The collapse of the Soviet Union and the country’s rapturous reintegration with the West signified an overflow of new information, rapid destruction and neglect of the Soviet-era built environment and a painstaking catching up with free-market economy. A new generation came of age with high-school or university degrees acquired in the West. For example, after completing her degree at the Estonian Academy of Arts Siiri Vallner (1972) continued her studies in the USA and Denmark and then started her own office Kavakava in 2003 in Tallinn. In 2004, Estonia joined the European Union. If during the last fifteen years only a few public buildings had been constructed due to the poor economic situation, then in the new improved conditions an increasing number of public buildings like schools, universities, sport halls or community centers were erected. As a rule they were completed as a result of open architectural competitions. Many of these competitions were won by the young office salto (Ralf Lõoke (1978), Karli Luik (1977) and Maarja Kask (1979)).

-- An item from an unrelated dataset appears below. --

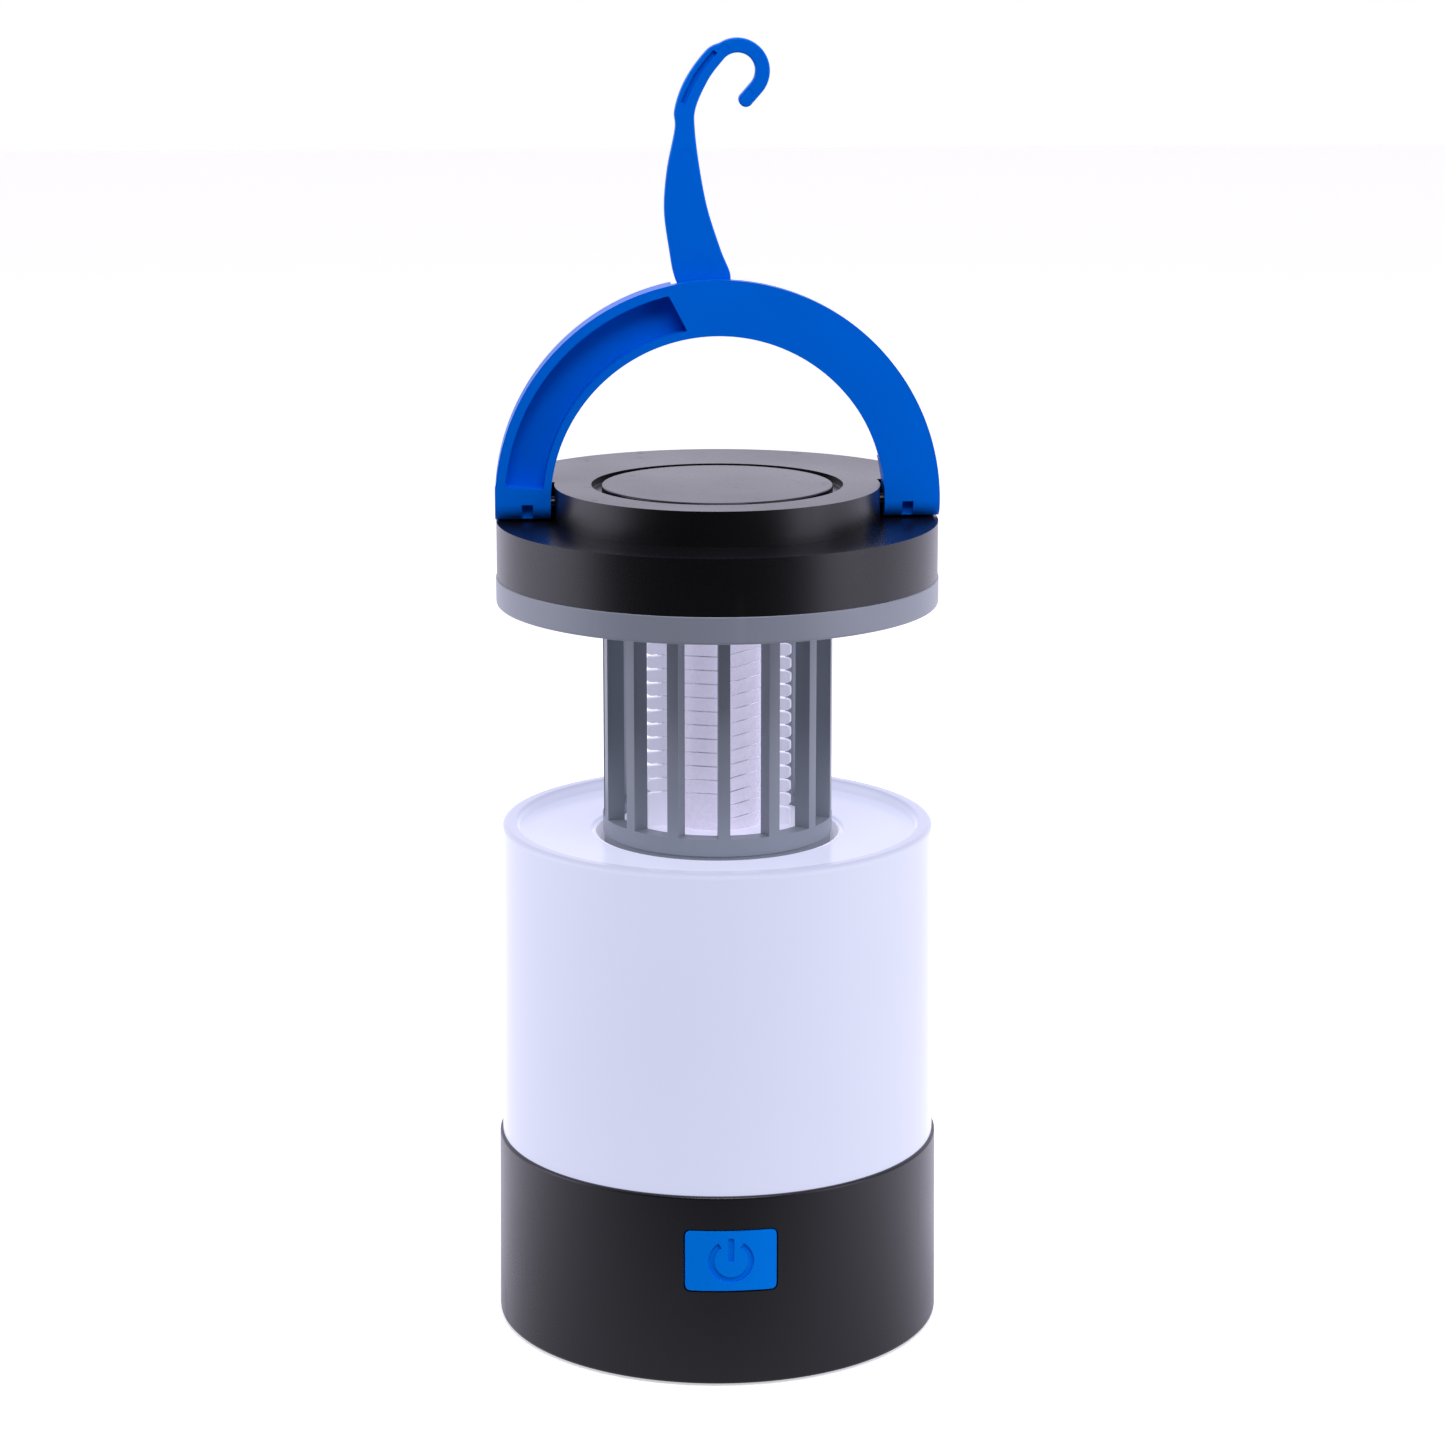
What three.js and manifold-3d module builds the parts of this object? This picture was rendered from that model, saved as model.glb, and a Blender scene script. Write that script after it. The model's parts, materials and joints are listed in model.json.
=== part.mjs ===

Finally, b210 (Katrin Koov, Mari Möldre, Aet Ader, Mari Hunt, Karin Tõugu, Arvi Anderson, Nele Šverns) is an almost all-female group of architects who were mainly born in the late 1980s or early 1990s. They started their studies after the implementation of the Bologna process, took full advantage of the Erasmus exchange studies and participated actively in the European Association for Architectural Education (EASA). After establishing their own office they have equally dedicated time to architectural design, community activism, curating, research and cross-disciplinary co-operation.